Shape of Collision-Broadened Spectral Lines

Abstract

Van Vleck and Weisskopf and Fröhlich have derived a microwave line shape by studying the interruption by collisions of the motion of a classical oscillator. They assume that after the instantaneous impact the oscillator variables are distributed according to a Boltzmann distribution appropriate to the value of the applied field at collision. In contrast to the earlier theory of Lorentz, they obtain the correct static polarization. The procedure involves an assumption of very large velocity during collision. This is criticized on the grounds that the duration of collision is short compared to the resonant period and energy exchanges are of the order of $\mathrm{kT}$. We have derived a line-shape formula assuming that the positions are unchanged after impact. Two extreme models are studied. In one, the oscillators have a Maxwellian distribution of velocities after impact; the second is a Brownian motion treatment. The resulting line shape in both cases is that of a friction-damped oscillator. For collision frequency much less than the resonant frequency, the polarization postulated by the above authors is reached as a result of kinematic motion between collisions, and the line shapes agree.

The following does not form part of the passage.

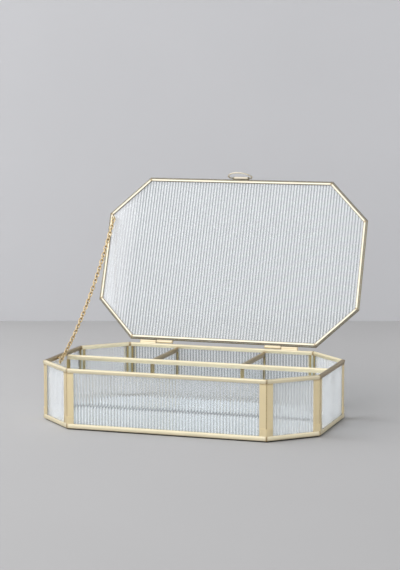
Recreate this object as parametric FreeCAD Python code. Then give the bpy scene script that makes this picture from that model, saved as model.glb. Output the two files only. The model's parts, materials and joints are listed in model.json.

However, to obtain equal line widths and peak absorptions, the collision frequency is twice as large for the present theory. For collision frequency comparable to resonant frequency a less distorted line shape results. For testing the theories, experiments on foreign-gas broadening in the microwave region at pressures of the order of an atmosphere are required. Differences between the theories are small for conditions accessible experimentally at present.